JT: Couldn’t make it work. The recession in ’08 and ’09 rippled with everyone. Most folks were sorry, but they opted for the less expensive membership. I am still a trainer, though. It took a while to make it happen, but I joined the “other” gym with my space, and now I have the same setup, but as a junior partner.


SC: Is that a career with a future? I know you don’t like education…


JT: Oh, c’mon, Sandy, I am all-in on education. It’s just that college is not for me. Look, everyone wants their kids to go to college and get a big job. College educated people make more money, sure, but money isn’t everything. It’s about using the gifts God gave you to the max, you know? He gave us brains and bodies, and we should use our bodies to the absolute max of our potential. Remember how your parents said, “Use the brain God gave you?” Well, I say, use the body God gave you.


SC: You know, John. I like that. I agree. So what do you do now? Stay in Jersey? Move to Washington?


JT: We decided, as a family, that we wanted to be together. We stayed in Eastfield really for Jane’s sake, so she could get through high school. But Jane is the biggest fan of all of us moving to DC. In fact, we move to a nice little place next week.


SC: And being a trainer?


JT: Well, my clients are happy and sad at the same time. I will have to start from scratch in DC. But Mac, the Speaker, will be very very busy, and my mother-in-law can’t pick up more slack than she has already… she, Jane McIlhenny, is a God-send, and we can’t imagine life without her… I know that the boys will occupy nearly all my time outside of school hours.


SC: I think it’s safe to say that everyone is rooting for you, John. Do you miss the Marine Corps?


JT: Sometimes, but I wouldn’t trade my life for what we have now.


SC: Are you also anti-choice, like the Speaker?


JT: I would not characterize she, we, being anti-choice. We are pro-life. Abortion is legal. But restrictions should be considered. Look, as a guy, I would never tell a woman what she should or shouldn’t do, especially something so wonderful and complicated as having a baby.

But I can speak to men. Once a woman has given herself, her uniqueness, her soul to a man, and a pregnancy occurs, how can a man abandon that woman? I think the guy who says “it’s her choice and I support her” is really saying “I hope she has an abortion.” And to that guy I say, you are a coward. C’mon, we’re all adults, and I’m not a prude. But don’t people talk about birth control anymore? Don’t people have discussions about the possibility? You don’t need a college degree to know the whole point of the, uh, act itself, is to procreate. Who pursues a woman, and her love, and hopes she makes a choice that doesn’t involve him? Only a coward.


SC: That’s a little misogynistic.


JT: Hey, I’m just calling it as I see it. A man’s role is to protect and provide… when he can do that he can be involved in procreation. That’s what a gentleman does, anyway.

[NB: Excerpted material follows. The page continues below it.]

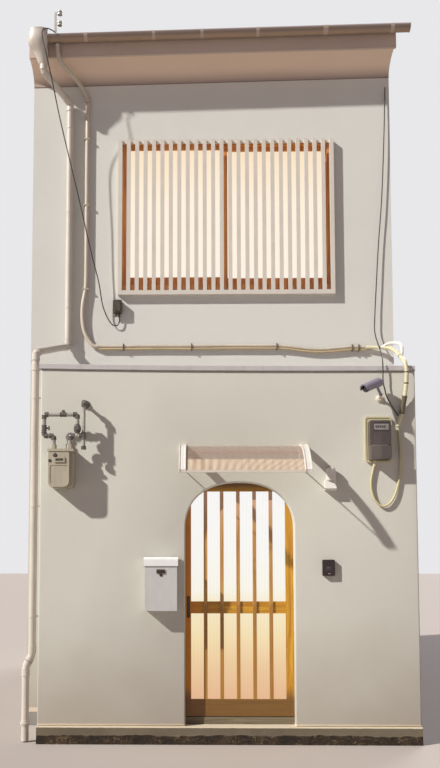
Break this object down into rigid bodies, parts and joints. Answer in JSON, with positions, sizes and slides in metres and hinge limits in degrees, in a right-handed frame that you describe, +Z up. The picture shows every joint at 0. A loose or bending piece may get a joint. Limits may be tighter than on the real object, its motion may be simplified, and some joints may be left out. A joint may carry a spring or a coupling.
{
  "type": "machiya townhouse",
  "caption": "Narrow two-storey row house: white rendered street wall with an arched doorway and lattice sliding door, set-back upper storey with a lattice window and a plaster cove eave.",
  "frame": {"origin": "centre of the footprint on the ground, on the underside of the raft", "axes": "+Z up, +X to the right along the street as seen from it, +Y into the house"},
  "size_m": [3.4378, 6.9502, 7.8024],
  "materials": {
    "concrete": "rough",
    "kerb_stone": "rough",
    "street_render": "fine trowelled",
    "upper_render": "fine trowelled",
    "cove_plaster": "fine trowelled",
    "party_render": "plain trowelled",
    "ledge_metal": "satin",
    "beam_wood": "oiled",
    "floor_wood": "satin",
    "fascia_paint": "painted satin",
    "roof_tile": "smoked matt",
    "gutter_plastic": "satin",
    "pipe_plastic": "satin",
    "window_wood": "varnished",
    "window_glass": "obscured",
    "lattice_paint": "painted satin",
    "door_wood": "varnished",
    "door_glass": "reeded",
    "dark_bronze": "dark patina",
    "sill_wood": "worn",
    "white_plastic": "gloss",
    "bright_aluminium": "anodised",
    "canopy_sheet": "translucent",
    "mailbox_paint": "satin",
    "black_plastic": "satin",
    "cream_plastic": "satin",
    "meter_grey": "satin",
    "gas_meter_paint": "satin",
    "pipe_zinc": "galvanised",
    "galvanised_strap": "galvanised",
    "cable_tan": "satin"
  },
  "bodies": {
    "house": {"foundation": "concrete", "porch_foundation": "concrete", "front_kerb": "kerb_stone", "street_wall_left": "street_render", "street_wall_right": "street_render", "street_wall_arch": "street_render", "ledge_roof": "ledge_metal", "recess_return": "street_render", "recess_wall": "street_render", "ledge_beam": "beam_wood", "upper_wall": "upper_render", "party_wall_left": "party_render", "party_wall_right": "party_render", "rear_wall_lower": "party_render", "rear_wall_upper": "party_render", "ground_floor": "concrete", "upper_floor": "floor_wood", "eave_coves": "cove_plaster", "eave_fascias": "fascia_paint", "roof_front": "roof_tile", "roof_rear": "roof_tile", "roof_ridge": "roof_tile", "gutters": "gutter_plastic", "rain_hopper": "pipe_plastic", "downpipe_upper": "pipe_plastic", "downpipe_lower": "pipe_plastic", "window_frame": "window_wood", "window_sashes": "window_wood", "window_glass": "window_glass", "window_lattice": "lattice_paint", "lattice_case": "lattice_paint", "rear_window_frames": "window_wood", "rear_window_glass": "window_glass", "door_sill": "sill_wood", "door_head": "sill_wood", "canopy_brackets": "white_plastic", "canopy_rails": "bright_aluminium", "canopy_sheet": "canopy_sheet", "mailbox_body": "mailbox_paint", "intercom": "black_plastic", "sensor_lamp": "white_plastic", "security_camera": "white_plastic", "meter_board": "cream_plastic", "electric_meter": "meter_grey", "meter_cable": "cream_plastic", "meter_conduit": "cream_plastic", "gas_meter": "gas_meter_paint", "gas_pipes": "pipe_zinc", "wall_conduit": "cream_plastic", "cable_run": "cable_tan", "junction_box": "black_plastic", "drop_wires": "black_plastic", "service_bracket": "galvanised_strap"},
    "door": {"door_frame": "door_wood", "door_bars": "door_wood", "door_glass": "door_glass", "door_pull": "dark_bronze"},
    "mailbox_lid": {"mailbox_lid": "mailbox_paint"}
  },
  "joints": [
    {"name": "door_slide", "type": "slide", "parent": "house", "child": "door", "axis": [1, 0, 0], "range_m": [0, 0.79]},
    {"name": "mailbox_lid_hinge", "type": "hinge", "parent": "house", "child": "mailbox_lid", "pos_m": [-0.426, -3.101, 1.488], "axis": [-1, 0, 0], "range_deg": [0, 75]}
  ]
}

SC: And maybe homophobic. Not all couples can have children.


JT: That’s ridiculous, Sandy, about being homophobic. The point of marriage is to make a family. Anything else is an homage to the institution.


SC: Look, I’m not a hater.


JT: Stop right there. When you say this “I’m not a hater” thing what you are really saying is that I am. Let’s not do that. I do not hate. That’s spin, man. And unfair.

Can I bring up an example about abortion? Why choice, in and of itself, is not always right? Even if it’s a right?


SC: Sure.


JT: I read a year ago there’s a celebrity, I forgot her name. She got pregnant as a teenager. It happens. Teens boys and girls make mistakes. She said freely that she made a choice to have sex with her boyfriend. Many, if not most, families have been through this scenario. No one would condemn. It happens.

But she decides, with her parents, to have an abortion, for all the reasons kids have them, especially with parental knowledge. No one is celebrating choice. We sigh, we shrug. A shame, even tragic. Perfectly legal. In my opinion, two mistakes were made. Both choices. Pro-lifers would condemn this second choice, though, as morally wrong.

A few months later, the same girl gets pregnant again. A second time, same guy. No contraception? No moral compass? No common sense? No outrage? Now that’s three choices, and none of them are good, but what to do?

She decides to have another abortion. Now, of the four choices this person made, which ones were good ones? Which choices were… right?


SC: That’s pretty harsh.


JT: Yeah, I know. Really bad for the babies, too, Sandy. Look, I don’t think a woman wakes up in the morning looking forward to making that decision or actually having the procedure. But science doesn’t lie… and it’s not democratic. An abortion kills an unborn child.


SC: I have to change topics... what do you think of antifa?


JT: This is my opinion, okay? Antifa doesn’t represent left leaning people any more than Nazi-lovers represent right wingers. Both are morons and should be condemned. Antifa, by wearing masks, are cowards. The video we have seen makes me angry. To tell you the truth, if someone in a mask assaults someone, I think the police should use deadly force, or very harsh treatment.


SC: You can’t mean that.


JT: Well, I don’t, but I do. It’s complicated. I am not a public figure, but certainly the political establishment in Portland or wherever can do something to make sure these violent protesters are exposed and held accountable.


SC: I’m almost afraid to ask about the water buckets and cop drenchings in New York City.


JT: Right. Maybe you don’t want to know what I think. I do have a prediction: It’s gonna stop. Real soon. Video is a powerful tool, and those bums drenching the cops are gonna pay, sooner or later.


SC: You seem like a sincere, passionate man, John. We have to close now, but I wanted to thank you for giving us this insight.


JT: Thanks for having me. This may be the first and last public interview…


SC: John, you did great!


JT: Oh, sure, but there is only one person whose opinion counts, and it ain’t me, hahaha.


SC: Thanks again, to John Torres, husband of US House Speaker, Honoria “Mac” Torres.